Dans sa garde-robe, il ne reste presque plus que le noir du deuil. La joie a claqué la porte de ce petit appartement du Lignon qui se referme derrière moi. Mais Irène m’accueille avec sa douceur bienveillante. Son petit chien n’aboie pas. Les murs violets du salon — rempli de bibelots en tout genre — n’ont jamais été totalement repeints. «Vous voyez, c’est une catastrophe, déplore la grand-mère de Samantha. J’ai laissé tel quel. J’ai la moitié de la peinture qui est faite, l’autre qui n’est pas faite. Samantha me peignait mon salon depuis trois jours. Elle devait revenir ce jour-là. Mais elle avait disparu. C’est là que la souffrance a commencé.» C’était le 23 novembre 2017.

C'est dans ce salon qu'Irène a appris la mort de sa petite-fille.
Photo: Dom Smaz

Presque quatre ans plus tard, assise sur la méridienne du canapé en cuir blanc, Irène voit ses yeux se mouiller à nouveau. Sa petite-fille adorée — son «trésor», son «bébé» — n’est jamais revenue de son rendez-vous avec Richard G., son ami d’enfance devenu son assassin, condamné à la prison à vie le 15 septembre dernier par le Tribunal de la Broye. Elle avait 19 ans. Samantha a été retrouvée morte, ligotée, à moitié nue, une jambe partiellement dévorée par des bêtes dans un marécage à Cheyres, sur la rive fribourgeoise du lac de Neuchâtel deux mois après sa disparition par des promeneurs.

Pretty Little Liars et repas de midi

Depuis, Christina, sa mère, est détruite. Elle n’a pas pu assister au procès. Et aujourd’hui, elle est partie s’installer en Italie. Plus possible de vivre dans cette cité populaire genevoise où habite aussi la famille de Richard G. Trop de souvenirs. Trop de larmes.

Irène, elle, affronte. Se bat. Pour sa petite-fille disparue, avec qui elle a partagé tant de moments de complicité. «C’était mon premier petit-enfant. Elle était très souvent chez moi. C’était aussi chez elle ici. Depuis toute petite, elle venait manger à midi parce que sa mère travaillait. Nous étions très proches, elle me confiait aussi beaucoup de choses. Ensemble, nous regardions des séries, comme Pretty Little Liars.
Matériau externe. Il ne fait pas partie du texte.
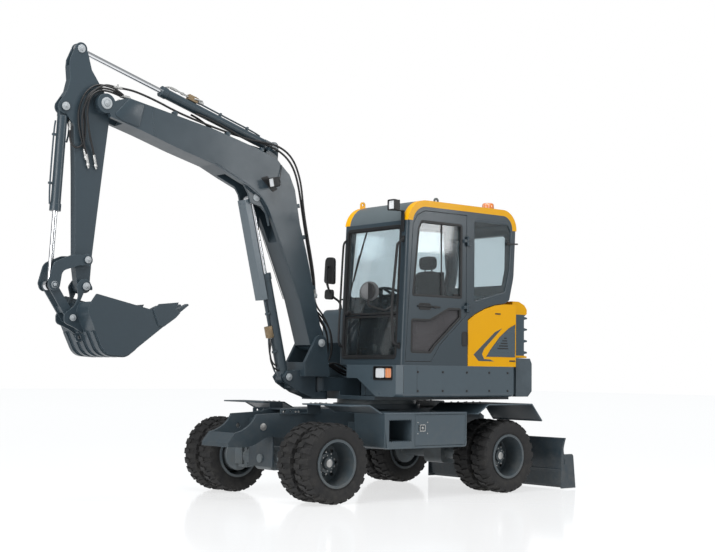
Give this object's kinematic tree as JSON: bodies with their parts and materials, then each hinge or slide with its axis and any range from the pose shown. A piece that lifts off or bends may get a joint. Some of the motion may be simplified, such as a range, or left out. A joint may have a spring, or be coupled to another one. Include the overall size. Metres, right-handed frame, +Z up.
{
  "type": "wheeled excavator",
  "caption": "Compact wheeled excavator with twin tyres, slewing cab, swinging boom, arm, toothed bucket and dozer blade.",
  "frame": {"origin": "on the ground under the centre of the slew ring", "axes": "+X forward along the chassis, +Y to the machine's left, +Z up"},
  "size_m": [5.596, 2.032, 4.0019],
  "materials": {
    "slate_paint": "satin",
    "amber_paint": "gloss",
    "axle_grey": "satin",
    "rod_chrome": "polished",
    "tyre_rubber": "matt",
    "engine_iron": "matt",
    "seat_black": "matt",
    "trim_black": "matt"
  },
  "bodies": {
    "chassis": {"chassis_frame": "slate_paint", "frame_side_left": "slate_paint", "frame_side_right": "slate_paint", "axle_hanger": "slate_paint", "bumper": "slate_paint", "slew_ring": "axle_grey", "front_axle": "axle_grey", "rear_axle": "axle_grey", "toolbox_left": "slate_paint", "toolbox_right": "slate_paint", "front_fenders": "slate_paint", "rear_fenders": "slate_paint"},
    "knuckle_left": {"knuckle_left": "axle_grey"},
    "knuckle_right": {"knuckle_right": "axle_grey"},
    "tie_rod": {"tie_rod": "axle_grey"},
    "wheel_front_left": {"tyres_front_left": "tyre_rubber", "rim_front_left": "slate_paint"},
    "wheel_front_right": {"tyres_front_right": "tyre_rubber", "rim_front_right": "slate_paint"},
    "wheel_rear_left": {"tyres_rear_left": "tyre_rubber", "rim_rear_left": "slate_paint"},
    "wheel_rear_right": {"tyres_rear_right": "tyre_rubber", "rim_rear_right": "slate_paint"},
    "blade": {"blade": "slate_paint"},
    "blade_cylinder_barrel": {"blade_cylinder_barrel": "slate_paint"},
    "blade_cylinder_rod": {"blade_cylinder_rod": "rod_chrome"},
    "toolbox_door": {"toolbox_door": "slate_paint"},
    "upper": {"upper_frame": "slate_paint", "lower_body": "slate_paint", "counterweight": "slate_paint", "side_hood": "amber_paint", "engine_block": "engine_iron", "right_body": "slate_paint", "right_hood": "slate_paint", "cab_shell": "slate_paint", "cab_roof": "slate_paint", "seat": "seat_black", "console": "trim_black", "cab_fittings": "trim_black"},
    "cab_door": {"cab_door": "slate_paint"},
    "rear_hood": {"rear_hood": "amber_paint"},
    "swing_post": {"swing_post": "slate_paint"},
    "boom": {"boom": "slate_paint"},
    "boom_cylinder_barrel": {"boom_cylinder_barrel": "slate_paint"},
    "boom_cylinder_rod": {"boom_cylinder_rod": "rod_chrome"},
    "arm": {"arm": "slate_paint"},
    "arm_cylinder_barrel": {"arm_cylinder_barrel": "slate_paint"},
    "arm_cylinder_rod": {"arm_cylinder_rod": "rod_chrome"},
    "bucket": {"bucket": "slate_paint"},
    "rocker": {"rocker": "slate_paint"},
    "bucket_link": {"bucket_link": "slate_paint"},
    "bucket_cylinder_barrel": {"bucket_cylinder_barrel": "slate_paint"},
    "bucket_cylinder_rod": {"bucket_cylinder_rod": "rod_chrome"}
  },
  "joints": [
    {"name": "steer_left", "type": "hinge", "parent": "chassis", "child": "knuckle_left", "pos_m": [1.3, 0.47, 0.365], "axis": [0, 0, 1], "range_deg": [-24, 24]},
    {"name": "steer_right", "type": "hinge", "parent": "chassis", "child": "knuckle_right", "pos_m": [1.3, -0.47, 0.365], "axis": [0, 0, 1], "range_deg": [-24, 24]},
    {"name": "tie_rod_pivot", "type": "hinge", "parent": "knuckle_left", "child": "tie_rod", "pos_m": [1.07, 0.47, 0.32], "axis": [0, 0, 1], "range_deg": [-24, 24]},
    {"name": "wheel_front_left_spin", "type": "hinge", "parent": "knuckle_left", "child": "wheel_front_left", "pos_m": [1.3, 0.77, 0.365], "axis": [0, 1, 0], "continuous": true},
    {"name": "wheel_front_right_spin", "type": "hinge", "parent": "knuckle_right", "child": "wheel_front_right", "pos_m": [1.3, -0.77, 0.365], "axis": [0, 1, 0], "continuous": true},
    {"name": "wheel_rear_left_spin", "type": "hinge", "parent": "chassis", "child": "wheel_rear_left", "pos_m": [-0.9, 0.77, 0.365], "axis": [0, 1, 0], "continuous": true},
    {"name": "wheel_rear_right_spin", "type": "hinge", "parent": "chassis", "child": "wheel_rear_right", "pos_m": [-0.9, -0.77, 0.365], "axis": [0, 1, 0], "continuous": true},
    {"name": "blade_lift", "type": "hinge", "parent": "chassis", "child": "blade", "pos_m": [-1.29, 0, 0.52], "axis": [0, 1, 0], "range_deg": [-12, 30]},
    {"name": "blade_cylinder_pivot", "type": "hinge", "parent": "chassis", "child": "blade_cylinder_barrel", "pos_m": [-1.19, 0, 0.76], "axis": [0, 1, 0], "range_deg": [-30, 40]},
    {"name": "blade_rod_slide", "type": "slide", "parent": "blade_cylinder_barrel", "child": "blade_cylinder_rod", "axis": [-0.7877, 0, -0.616], "range_m": [-0.2, 0.1]},
    {"name": "slew", "type": "hinge", "parent": "chassis", "child": "upper", "pos_m": [0, 0, 0.9], "axis": [0, 0, 1], "continuous": true},
    {"name": "cab_door_hinge", "type": "hinge", "parent": "upper", "child": "cab_door", "pos_m": [-0.3, 1.009, 2], "axis": [0, 0, 1], "range_deg": [0, 160]},
    {"name": "rear_hood_hinge", "type": "hinge", "parent": "upper", "child": "rear_hood", "pos_m": [-1.003, 0, 1.936], "axis": [0, 1, 0], "range_deg": [0, 60]},
    {"name": "toolbox_door_hinge", "type": "hinge", "parent": "chassis", "child": "toolbox_door", "pos_m": [-0.266, 0.991, 0.65], "axis": [0, 0, 1], "range_deg": [0, 110]},
    {"name": "boom_swing", "type": "hinge", "parent": "upper", "child": "swing_post", "pos_m": [0.754, 0, 1.06], "axis": [0, 0, 1], "range_deg": [-55, 70]},
    {"name": "boom_lift", "type": "hinge", "parent": "swing_post", "child": "boom", "pos_m": [0.851, 0, 1.463], "axis": [0, -1, 0], "range_deg": [-80, 18]},
    {"name": "boom_cylinder_pivot", "type": "hinge", "parent": "swing_post", "child": "boom_cylinder_barrel", "pos_m": [1.186, 0, 1.132], "axis": [0, -1, 0], "range_deg": [-90, 30]},
    {"name": "boom_rod_slide", "type": "slide", "parent": "boom_cylinder_barrel", "child": "boom_cylinder_rod", "axis": [0.2375, 0, 0.9714], "range_m": [-0.65, 0.2]},
    {"name": "arm_swing", "type": "hinge", "parent": "boom", "child": "arm", "pos_m": [3.222, 0, 3.487], "axis": [0, 1, 0], "range_deg": [-85, 20]},
    {"name": "arm_cylinder_pivot", "type": "hinge", "parent": "boom", "child": "arm_cylinder_barrel", "pos_m": [1.372, 0, 3.327], "axis": [0, 1, 0], "range_deg": [-10, 10]},
    {"name": "arm_rod_slide", "type": "slide", "parent": "arm_cylinder_barrel", "child": "arm_cylinder_rod", "axis": [0.9579, 0, 0.2873], "range_m": [-0.7, 0.2]},
    {"name": "bucket_curl", "type": "hinge", "parent": "arm", "child": "bucket", "pos_m": [3.356, 0, 1.888], "axis": [0, 1, 0], "range_deg": [-125, 40]},
    {"name": "rocker_pivot", "type": "hinge", "parent": "arm", "child": "rocker", "pos_m": [3.357, 0, 2.115], "axis": [0, 1, 0], "range_deg": [-100, 40]},
    {"name": "link_pivot", "type": "hinge", "parent": "bucket", "child": "bucket_link", "pos_m": [3.476, 0, 1.617], "axis": [0, 1, 0], "range_deg": [-40, 100]},
    {"name": "bucket_cylinder_pivot", "type": "hinge", "parent": "arm", "child": "bucket_cylinder_barrel", "pos_m": [3.574, 0, 3.423], "axis": [0, 1, 0], "range_deg": [-10, 10]},
    {"name": "bucket_rod_slide", "type": "slide", "parent": "bucket_cylinder_barrel", "child": "bucket_cylinder_rod", "axis": [0.0547, 0, -0.9985], "range_m": [-0.6, 0.25]}
  ],
  "couplings": [
    {"joint": "steer_right", "follows": "steer_left", "ratio": 1},
    {"joint": "tie_rod_pivot", "follows": "steer_left", "ratio": -1},
    {"joint": "blade_cylinder_pivot", "follows": "blade_lift", "ratio": 0.58},
    {"joint": "blade_rod_slide", "follows": "blade_lift", "m_per_rad": -0.149},
    {"joint": "boom_cylinder_pivot", "follows": "boom_lift", "ratio": 1},
    {"joint": "boom_rod_slide", "follows": "boom_lift", "m_per_rad": 0.418},
    {"joint": "arm_cylinder_pivot", "follows": "arm_swing", "ratio": 0.03},
    {"joint": "arm_rod_slide", "follows": "arm_swing", "m_per_rad": 0.43},
    {"joint": "rocker_pivot", "follows": "bucket_curl", "ratio": 0.79},
    {"joint": "link_pivot", "follows": "bucket_curl", "ratio": -0.68},
    {"joint": "bucket_cylinder_pivot", "follows": "bucket_curl", "ratio": 0.005},
    {"joint": "bucket_rod_slide", "follows": "bucket_curl", "m_per_rad": 0.246}
  ]
}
Après sa mort, je me suis un peu forcée à terminer de la regarder. C’était dur.»

Irène apprend sa mort de la bouche de la police dans ce même salon. «Ils m’ont invitée à m’asseoir, mais je n’ai pas voulu. J’étais tellement sous l’émotion que je n’ai pas capté. Au moment où ils m’ont dit 'nous avons retrouvé votre petite-fille sur une plage', ça a été un moment de soulagement. Tout est allé vite dans ma tête. Je me suis dit qu’elle avait vraiment fait une fugue, qu’elle était à Rimini… Ce n’est qu’ensuite que j’ai entendu la fin de leur phrase: '… malheureusement décédée'. Là, j’ai fait une crise de nerfs, je ne me rappelle plus bien de ce qui s’est passé.»
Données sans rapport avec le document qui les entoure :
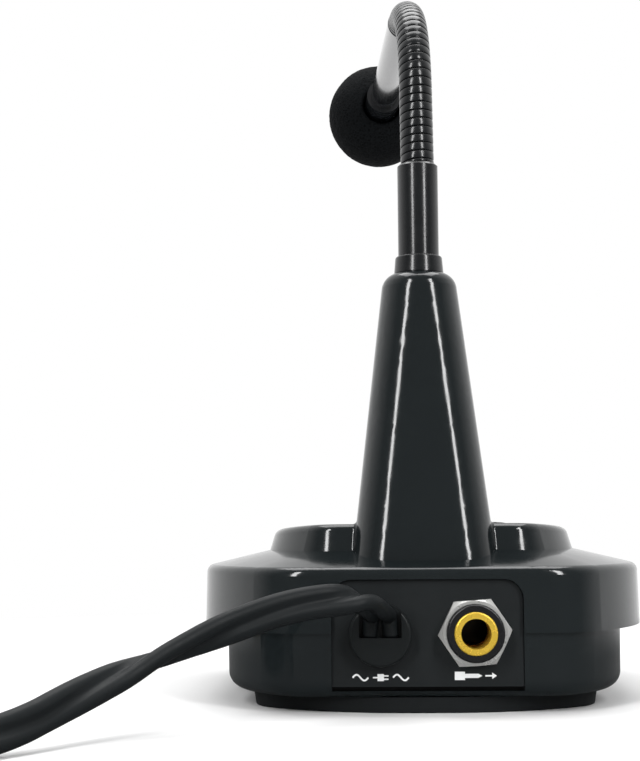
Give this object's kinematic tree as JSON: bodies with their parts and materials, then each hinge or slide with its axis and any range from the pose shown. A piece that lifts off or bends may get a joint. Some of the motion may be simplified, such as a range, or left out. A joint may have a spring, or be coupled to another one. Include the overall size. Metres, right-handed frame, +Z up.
{
  "type": "gooseneck desk microphone",
  "caption": "Desk paging microphone: weighted base with a tapering column, gooseneck, level stem and ball windscreen; jack socket and mains cord at the rear.",
  "frame": {"origin": "centre of the base pad's bottom face, on the surface the microphone stands on", "axes": "+Z up, +Y out of the rear panel, -Y towards the user, +X to the left seen from behind"},
  "size_m": [0.2424, 0.2425, 0.1897],
  "materials": {
    "shell_gloss": "glossy moulded ABS",
    "panel_matte": "fine matte texture",
    "pad_rubber": "matte foam rubber",
    "weight_steel": "plain steel",
    "screw_steel": "zinc plated",
    "jack_black": "moulded thread",
    "sleeve_gold": "gold flashed",
    "nut_nickel": "nickel plated",
    "contact_brass": "sprung brass",
    "relief_black": "moulded nylon",
    "neck_black": "black semi-gloss",
    "stem_black": "black gloss",
    "capsule_metal": "pressed can",
    "boot_rubber": "soft rubber",
    "grille_metal": "blackened",
    "foam_black": "open-cell foam",
    "core_steel": "laminated",
    "winding_tape": "yellow tape",
    "board_green": "solder mask",
    "board_parts": "moulded parts",
    "print_white": "screen print",
    "button_dark": "satin",
    "knob_dark": "satin",
    "lamp_red": "clear red",
    "lead_pvc": "PVC",
    "cord_pvc": "satin PVC",
    "plug_pvc": "satin PVC"
  },
  "bodies": {
    "base": {"upper_shell": "shell_gloss", "lower_shell": "shell_gloss", "rear_panel": "panel_matte", "base_pad": "pad_rubber", "base_weight": "weight_steel", "case_screws": "screw_steel", "jack_body": "jack_black", "jack_sleeve": "sleeve_gold", "jack_nut": "nut_nickel", "jack_contacts": "contact_brass", "strain_relief": "relief_black", "strain_relief_key": "relief_black", "neck_collar": "neck_black", "neck_tube": "neck_black", "neck_nut": "nut_nickel", "neck_length_1": "neck_black", "neck_lead_1": "lead_pvc", "transformer_core": "core_steel", "transformer_winding": "winding_tape", "transformer_bracket": "core_steel", "circuit_board": "board_green", "board_parts": "board_parts", "board_screws": "screw_steel", "talk_switch": "board_parts", "volume_pot": "core_steel", "power_switch": "panel_matte", "power_lamp": "lamp_red", "mains_leads": "lead_pvc", "output_leads": "lead_pvc", "microphone_lead": "lead_pvc", "mains_cord": "cord_pvc", "mains_cord_coil": "cord_pvc", "mains_cord_tail": "cord_pvc", "plug_body": "plug_pvc", "plug_blades": "contact_brass"},
    "neck_2": {"neck_length_2": "neck_black", "neck_lead_2": "lead_pvc"},
    "neck_3": {"neck_length_3": "neck_black", "neck_lead_3": "lead_pvc"},
    "neck_4": {"neck_length_4": "neck_black", "neck_lead_4": "lead_pvc"},
    "neck_5": {"neck_length_5": "neck_black", "neck_lead_5": "lead_pvc"},
    "neck_6": {"neck_length_6": "neck_black", "neck_lead_6": "lead_pvc"},
    "boom": {"neck_length_7": "neck_black", "neck_lead_7": "lead_pvc", "stem": "stem_black", "capsule_housing": "stem_black", "capsule": "capsule_metal", "capsule_boot": "boot_rubber", "capsule_grille": "grille_metal", "windscreen": "foam_black"},
    "talk": {"talk_button": "button_dark"},
    "volume": {"volume_knob": "knob_dark", "volume_shaft": "screw_steel"},
    "power": {"power_rocker": "button_dark"}
  },
  "joints": [
    {"name": "neck_nod_1", "type": "hinge", "parent": "base", "child": "neck_2", "pos_m": [0.00003, 0.0355, 0.13255], "axis": [0.9978, 0.0663, 0], "range_deg": [-15, 10]},
    {"name": "neck_swing_2", "type": "hinge", "parent": "neck_2", "child": "neck_3", "pos_m": [0.0001, 0.03449, 0.14304], "axis": [0.066, -0.9932, -0.0958], "range_deg": [-12, 12]},
    {"name": "neck_nod_3", "type": "hinge", "parent": "neck_3", "child": "neck_4", "pos_m": [0.00023, 0.0326, 0.15337], "axis": [0.9978, 0.0663, 0], "range_deg": [-15, 10]},
    {"name": "neck_nod_4", "type": "hinge", "parent": "neck_4", "child": "neck_5", "pos_m": [0.00057, 0.02743, 0.16249], "axis": [0.9978, 0.0663, 0], "range_deg": [-15, 10]},
    {"name": "neck_swing_5", "type": "hinge", "parent": "neck_5", "child": "neck_6", "pos_m": [0.0011, 0.01944, 0.16927], "axis": [0.0333, -0.5019, -0.8643], "range_deg": [-12, 12]},
    {"name": "neck_nod_6", "type": "hinge", "parent": "neck_6", "child": "boom", "pos_m": [0.00175, 0.00962, 0.17288], "axis": [0.9978, 0.0663, 0], "range_deg": [-15, 10]},
    {"name": "talk_press", "type": "slide", "parent": "base", "child": "talk", "axis": [0, 0.0523, -0.9986], "range_m": [0, 0.0015], "stiffness_N_per_m": 800, "springref_m": -0.0012},
    {"name": "volume_turn", "type": "hinge", "parent": "base", "child": "volume", "pos_m": [-0.017, -0.012, 0.03836], "axis": [0, -0.0523, 0.9986], "range_deg": [-150, 150]},
    {"name": "power_rock", "type": "hinge", "parent": "base", "child": "power", "pos_m": [0.017, -0.0119, 0.03636], "axis": [-1, 0, 0], "range_deg": [0, 16]}
  ]
}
«J’ai cru la voir descendre d’un tram»

Le corps en putréfaction restera plusieurs semaines chez les légistes. La grand-mère de Samantha perd pied. «Quelque part, j’ai fait un déni, je me suis dit 'c’est pas elle, ils se sont trompés d’ADN'. Quand le téléphone sonnait, je pensais réellement qu’elle cherchait à me joindre. Ça sonnait à la porte, je me disais que c’était Samantha qui venait me rendre visite. Une fois, j’étais je ne sais plus où et je l’ai vue descendre d’un tram. J’ai couru vers elle, mais ce n’était pas elle. C’est impossible à accepter à 100%.»

Après quatre ans d'enfer, Irène se relève peu à peu.
Photo: Dom Smaz

Encore aujourd’hui, Irène ne veut pas y croire. «Je sais qu’elle est décédée, je ne suis plus dans le déni, je ne deviens pas folle, mais elle sonnerait à la porte que je ne serais pas étonnée. D’ailleurs quand je vais sur sa tombe, je me dis toujours qu’elle n’est pas là. Pendant quatre ans, j’ai vécu tant bien que mal.»
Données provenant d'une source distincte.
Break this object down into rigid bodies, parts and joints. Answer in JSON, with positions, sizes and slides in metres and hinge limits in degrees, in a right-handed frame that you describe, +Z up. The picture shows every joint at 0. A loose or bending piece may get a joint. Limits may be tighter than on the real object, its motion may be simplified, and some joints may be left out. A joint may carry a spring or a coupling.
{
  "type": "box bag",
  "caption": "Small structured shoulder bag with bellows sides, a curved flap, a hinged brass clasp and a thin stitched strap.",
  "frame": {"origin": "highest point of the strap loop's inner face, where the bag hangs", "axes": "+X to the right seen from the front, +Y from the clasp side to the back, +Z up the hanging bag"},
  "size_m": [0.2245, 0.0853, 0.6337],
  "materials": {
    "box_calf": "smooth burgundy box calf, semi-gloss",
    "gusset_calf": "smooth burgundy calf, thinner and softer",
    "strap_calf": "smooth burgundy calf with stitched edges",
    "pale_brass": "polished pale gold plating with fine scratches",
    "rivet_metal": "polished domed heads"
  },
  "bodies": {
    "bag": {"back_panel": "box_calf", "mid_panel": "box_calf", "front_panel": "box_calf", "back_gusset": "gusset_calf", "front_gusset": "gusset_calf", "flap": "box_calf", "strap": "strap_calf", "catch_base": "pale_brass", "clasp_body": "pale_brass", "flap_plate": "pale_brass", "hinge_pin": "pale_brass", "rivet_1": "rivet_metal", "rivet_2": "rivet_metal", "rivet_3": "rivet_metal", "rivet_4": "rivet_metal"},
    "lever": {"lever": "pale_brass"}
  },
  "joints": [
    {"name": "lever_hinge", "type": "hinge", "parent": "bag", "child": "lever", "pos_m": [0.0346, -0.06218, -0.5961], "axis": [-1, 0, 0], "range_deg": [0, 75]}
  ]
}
Une psychologue l’a suivie. «J’ai pris des antidépresseurs et je prends encore un somnifère chaque jour, je ne dors plus. Je ne voulais presque pas bouger de chez moi pour qu’il ne m’arrive rien avant le procès. C’est une douleur… C’est… C’est quelque chose qui va marquer plusieurs générations de la famille. C’est quelque chose qui détruit. Tout le monde est touché.»

«Il n’y a plus de Noël chez moi»

La mère de Samantha a tenté de s’ôter plusieurs fois la vie. Ses deux cousins sont eux aussi encore très affectés. «Je ne peux plus emmener le plus petit au cimetière. L’assassin ne m’a pas seulement enlevé Samantha, mais aussi ma fille, qui a dû partir vivre ailleurs. Et j’ai fait le vide autour de moi, j’ai perdu des tas d’amis. Beaucoup de gens me fuient. Ils ne veulent pas d’un trouble-fête. Je comprends, d’un côté. Ce n’est même pas de leur faute, ils ne savent pas quoi dire. Ils ne prononcent jamais son nom. Mais moi, j’ai besoin qu’on me parle de Samantha…»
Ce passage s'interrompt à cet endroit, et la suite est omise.